Entries with model source code

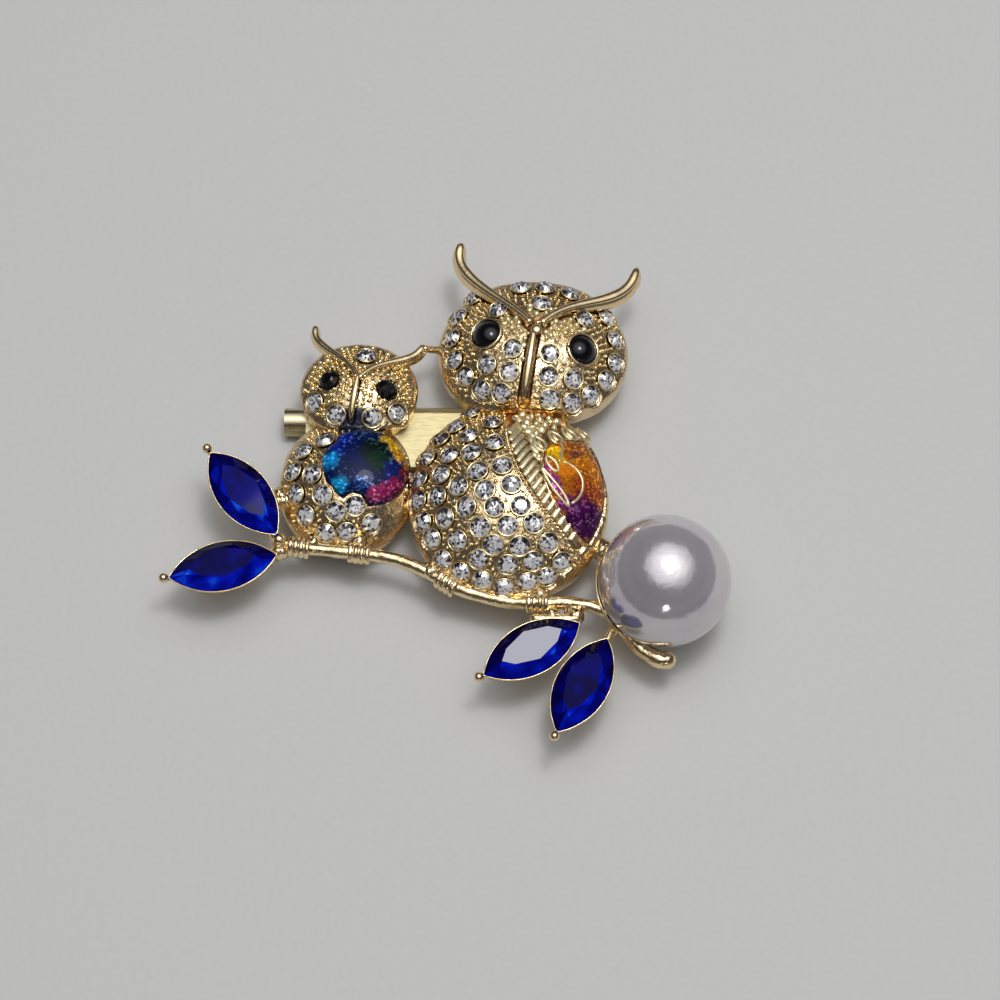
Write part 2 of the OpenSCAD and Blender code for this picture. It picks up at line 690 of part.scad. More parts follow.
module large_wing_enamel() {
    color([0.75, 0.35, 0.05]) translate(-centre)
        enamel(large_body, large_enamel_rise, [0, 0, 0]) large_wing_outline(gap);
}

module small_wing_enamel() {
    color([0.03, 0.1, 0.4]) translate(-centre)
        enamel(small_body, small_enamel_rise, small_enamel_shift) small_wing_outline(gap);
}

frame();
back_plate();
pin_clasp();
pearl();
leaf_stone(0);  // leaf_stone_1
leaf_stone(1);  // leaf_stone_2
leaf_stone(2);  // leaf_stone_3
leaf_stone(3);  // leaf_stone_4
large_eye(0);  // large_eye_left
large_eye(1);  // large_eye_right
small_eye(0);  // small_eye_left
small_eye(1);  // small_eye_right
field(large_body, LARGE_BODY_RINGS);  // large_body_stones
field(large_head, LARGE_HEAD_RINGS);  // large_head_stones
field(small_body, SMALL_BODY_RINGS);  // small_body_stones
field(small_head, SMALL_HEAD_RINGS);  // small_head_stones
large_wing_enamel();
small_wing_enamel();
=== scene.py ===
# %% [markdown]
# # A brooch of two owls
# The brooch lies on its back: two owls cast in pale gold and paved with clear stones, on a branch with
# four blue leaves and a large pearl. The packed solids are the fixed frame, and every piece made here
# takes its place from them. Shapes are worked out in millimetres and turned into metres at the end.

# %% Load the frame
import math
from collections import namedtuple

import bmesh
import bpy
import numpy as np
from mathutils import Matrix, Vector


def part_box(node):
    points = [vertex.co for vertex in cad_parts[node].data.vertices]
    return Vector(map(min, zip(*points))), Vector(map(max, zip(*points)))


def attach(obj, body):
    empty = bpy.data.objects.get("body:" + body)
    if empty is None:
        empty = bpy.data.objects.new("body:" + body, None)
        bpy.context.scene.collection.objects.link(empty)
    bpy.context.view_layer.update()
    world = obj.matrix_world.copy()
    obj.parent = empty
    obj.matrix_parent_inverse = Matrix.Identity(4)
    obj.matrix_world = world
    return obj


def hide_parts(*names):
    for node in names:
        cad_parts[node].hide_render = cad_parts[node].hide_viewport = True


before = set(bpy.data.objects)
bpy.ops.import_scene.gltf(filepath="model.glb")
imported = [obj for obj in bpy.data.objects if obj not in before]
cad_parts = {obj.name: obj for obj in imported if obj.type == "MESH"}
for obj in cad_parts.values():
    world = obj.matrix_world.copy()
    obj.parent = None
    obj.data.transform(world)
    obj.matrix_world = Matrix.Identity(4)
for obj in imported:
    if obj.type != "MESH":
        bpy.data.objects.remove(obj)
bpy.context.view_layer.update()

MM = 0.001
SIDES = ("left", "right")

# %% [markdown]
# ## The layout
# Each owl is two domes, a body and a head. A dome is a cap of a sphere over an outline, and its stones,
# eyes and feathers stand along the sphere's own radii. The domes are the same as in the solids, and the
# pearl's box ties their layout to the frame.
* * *
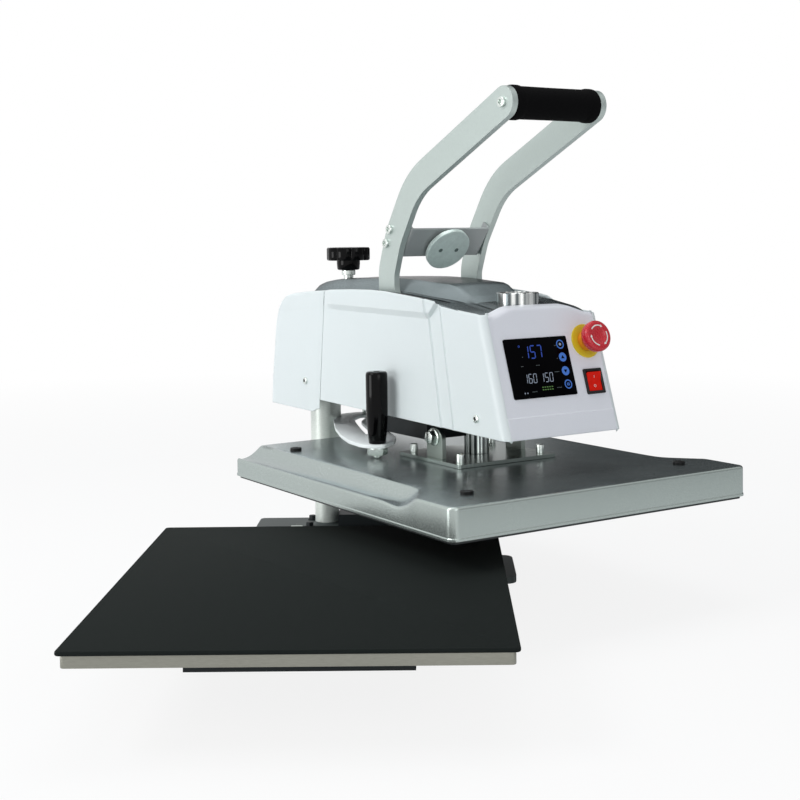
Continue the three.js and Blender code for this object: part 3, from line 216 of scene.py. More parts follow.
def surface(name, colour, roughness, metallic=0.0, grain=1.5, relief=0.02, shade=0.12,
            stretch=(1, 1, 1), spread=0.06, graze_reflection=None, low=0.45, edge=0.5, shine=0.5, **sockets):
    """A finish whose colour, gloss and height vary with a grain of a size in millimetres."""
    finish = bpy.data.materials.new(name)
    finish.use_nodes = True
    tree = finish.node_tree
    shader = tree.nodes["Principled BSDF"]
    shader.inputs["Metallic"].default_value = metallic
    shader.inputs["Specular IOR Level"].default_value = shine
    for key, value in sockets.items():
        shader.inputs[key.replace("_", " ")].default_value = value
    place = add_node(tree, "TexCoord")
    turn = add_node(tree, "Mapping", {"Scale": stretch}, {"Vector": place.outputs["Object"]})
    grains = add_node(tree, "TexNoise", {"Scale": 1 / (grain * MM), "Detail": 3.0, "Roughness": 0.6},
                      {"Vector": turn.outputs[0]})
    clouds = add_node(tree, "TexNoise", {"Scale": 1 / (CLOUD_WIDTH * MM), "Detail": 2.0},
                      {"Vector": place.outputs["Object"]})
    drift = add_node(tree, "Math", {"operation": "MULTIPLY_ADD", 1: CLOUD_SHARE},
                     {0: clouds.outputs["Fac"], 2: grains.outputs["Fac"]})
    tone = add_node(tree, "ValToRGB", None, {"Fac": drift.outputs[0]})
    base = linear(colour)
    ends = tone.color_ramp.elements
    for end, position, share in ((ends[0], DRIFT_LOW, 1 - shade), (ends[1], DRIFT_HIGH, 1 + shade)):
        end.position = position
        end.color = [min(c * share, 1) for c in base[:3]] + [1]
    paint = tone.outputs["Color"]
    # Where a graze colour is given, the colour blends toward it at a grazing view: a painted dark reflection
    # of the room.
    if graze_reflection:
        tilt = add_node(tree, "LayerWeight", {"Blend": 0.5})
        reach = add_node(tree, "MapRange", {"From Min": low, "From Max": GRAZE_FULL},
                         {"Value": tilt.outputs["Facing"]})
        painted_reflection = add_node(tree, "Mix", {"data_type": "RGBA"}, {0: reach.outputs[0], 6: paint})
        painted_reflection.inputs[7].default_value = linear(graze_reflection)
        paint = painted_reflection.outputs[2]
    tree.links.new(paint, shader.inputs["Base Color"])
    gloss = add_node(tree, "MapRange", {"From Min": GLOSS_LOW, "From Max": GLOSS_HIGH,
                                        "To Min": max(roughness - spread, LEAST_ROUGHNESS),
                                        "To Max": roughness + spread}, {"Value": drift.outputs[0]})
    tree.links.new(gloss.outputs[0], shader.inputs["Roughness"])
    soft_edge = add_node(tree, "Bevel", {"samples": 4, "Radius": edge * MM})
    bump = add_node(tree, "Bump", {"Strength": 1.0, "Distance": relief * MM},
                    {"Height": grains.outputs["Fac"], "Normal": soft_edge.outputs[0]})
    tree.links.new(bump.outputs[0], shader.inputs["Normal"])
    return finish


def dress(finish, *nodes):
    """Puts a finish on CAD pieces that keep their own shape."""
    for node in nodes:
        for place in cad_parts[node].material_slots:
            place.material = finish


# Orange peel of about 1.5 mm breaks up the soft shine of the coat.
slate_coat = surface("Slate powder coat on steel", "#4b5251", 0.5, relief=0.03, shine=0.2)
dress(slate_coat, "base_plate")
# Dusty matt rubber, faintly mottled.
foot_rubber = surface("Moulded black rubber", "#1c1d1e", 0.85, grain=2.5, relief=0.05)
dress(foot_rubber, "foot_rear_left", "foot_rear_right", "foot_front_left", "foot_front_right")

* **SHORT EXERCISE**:
This exercise asks for the lines from the line with "color([0.03, 0.1, 0.4])" to the line with "cad_parts[node].hide_render = cad_parts[node].hide_viewport", both lines included, set down exactly and with nothing else.

* **THE COMPLETED TASK**:
    color([0.03, 0.1, 0.4]) translate(-centre)
        enamel(small_body, small_enamel_rise, small_enamel_shift) small_wing_outline(gap);
}

frame();
back_plate();
pin_clasp();
pearl();
leaf_stone(0);  // leaf_stone_1
leaf_stone(1);  // leaf_stone_2
leaf_stone(2);  // leaf_stone_3
leaf_stone(3);  // leaf_stone_4
large_eye(0);  // large_eye_left
large_eye(1);  // large_eye_right
small_eye(0);  // small_eye_left
small_eye(1);  // small_eye_right
field(large_body, LARGE_BODY_RINGS);  // large_body_stones
field(large_head, LARGE_HEAD_RINGS);  // large_head_stones
field(small_body, SMALL_BODY_RINGS);  // small_body_stones
field(small_head, SMALL_HEAD_RINGS);  // small_head_stones
large_wing_enamel();
small_wing_enamel();
=== scene.py ===
# %% [markdown]
# # A brooch of two owls
# The brooch lies on its back: two owls cast in pale gold and paved with clear stones, on a branch with
# four blue leaves and a large pearl. The packed solids are the fixed frame, and every piece made here
# takes its place from them. Shapes are worked out in millimetres and turned into metres at the end.

# %% Load the frame
import math
from collections import namedtuple

import bmesh
import bpy
import numpy as np
from mathutils import Matrix, Vector


def part_box(node):
    points = [vertex.co for vertex in cad_parts[node].data.vertices]
    return Vector(map(min, zip(*points))), Vector(map(max, zip(*points)))


def attach(obj, body):
    empty = bpy.data.objects.get("body:" + body)
    if empty is None:
        empty = bpy.data.objects.new("body:" + body, None)
        bpy.context.scene.collection.objects.link(empty)
    bpy.context.view_layer.update()
    world = obj.matrix_world.copy()
    obj.parent = empty
    obj.matrix_parent_inverse = Matrix.Identity(4)
    obj.matrix_world = world
    return obj


def hide_parts(*names):
    for node in names:
        cad_parts[node].hide_render = cad_parts[node].hide_viewport = True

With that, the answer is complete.